The idea is to maximize employment, and use the resulting taxes to pay for social benefits.
Nordic countries have been able to make tough changes by building trust. Full employment of all able men and women is a culturally ingrained part of the social contract. The state repays that trust with an effective welfare system.
“There are very high levels of generalized trust,” says Caroline de la Porte, a political scientist at the Copenhagen Business School. “This is partly because the state delivers – and it has to because we pay such high taxes.”
Voters and parties then become partners in reform. “They put such a large emphasis on keeping the welfare state alive in that form,” says Rune Stubager, a political scientist at Aarhus University in Denmark. “That takes precedence.”

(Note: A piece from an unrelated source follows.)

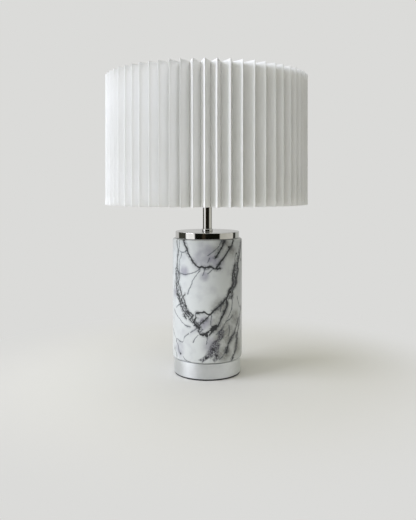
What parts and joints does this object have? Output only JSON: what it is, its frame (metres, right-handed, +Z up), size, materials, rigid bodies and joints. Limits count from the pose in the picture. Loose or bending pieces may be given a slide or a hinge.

In Germany, an April study by researchers at the University of Konstanz found that “more than 70% of respondents have low or very low levels of trust in the effectiveness, fairness, and long-term financial viability of the German welfare state.”
Trust is particularly low among low-income groups – not surprising, as the German pension system favors higher earners. Any solution needs to start with a sense of fairness, says Dr. Janeba of the University of Mannheim. “All types of groups need to contribute.”
Such challenges need not be a sign of failure. After all, similar debates about the future of the welfare state occurred against the background of economic stagnation in the 1970s. The system’s ability to adapt shows resilience, says Peter Taylor-Gooby, a professor of social policy at the University of Kent. “That’s what you’d expect to happen in these circumstances.”
But change is necessary, adds Carlo Bastasin, an economist at Brookings. Otherwise, “there is the danger of saying you have to choose between social security and military security.”